Courtesy of the Oklahoma Historical Society.
Tribal Museums and Cultural Centers
The Osage Nation established the first tribal museum in the United States in Pawhuska, the nation’s capital city, in 1938. The Chickasaw Cultural Center in Sulphur, a state-of-the art museum, research center, and traditional village dedicated to Chickasaw history and culture, opened in 2010. In September 2021, the First Americans Museum on the Oklahoma (North Fork of the Canadian) River in Oklahoma City opened to the public. A team of Native museum studies professionals curates its exhibits and educational activities.
Located in Oklahoma City at the crossroads of I-35 and I-40, First Americans Museum exists on the homeland of thirty-nine Native nations in what is today called Oklahoma.
Courtesy of First Americans Museum.
Lawrence Hart (Cheyenne), Peace Chief of the Cheyenne and Arapaho Tribes, closed the ground-blessing ceremony on the site of the future First Americans Museum in 2005 by reflecting on the meaning of the museum: “This marks a moment of many future ‘Teachable Moments’ for us to share with the world of who we are: Native Americans of Oklahoma.”

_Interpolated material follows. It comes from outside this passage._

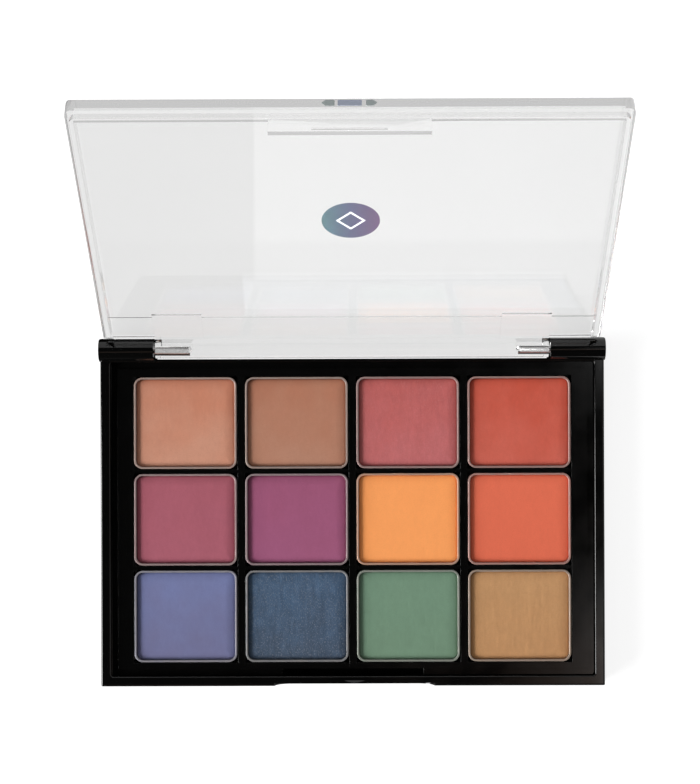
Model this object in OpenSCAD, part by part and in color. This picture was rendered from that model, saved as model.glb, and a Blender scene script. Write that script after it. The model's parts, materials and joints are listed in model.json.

Senior curator at First Americans Museum heather ahtone says that we have a responsibility to study, learn, and question the history of Oklahoma: “The present state of Oklahoma encompasses the geographic base historically identified as Indian and Oklahoma Territories—the target site for the relocation of all the tribes that stood in the way of the imperialistic ambitions of the nascent United States. In 1830, President Andrew Jackson and the partisan divided Congress ratified the Indian Removal Act.” She goes on to explain that “Jackson used the military might of the nation to forcibly remove 67 tribes into the land mass represented by these two territories. By 1907, when the State of Oklahoma was established, only 39 tribes remained.”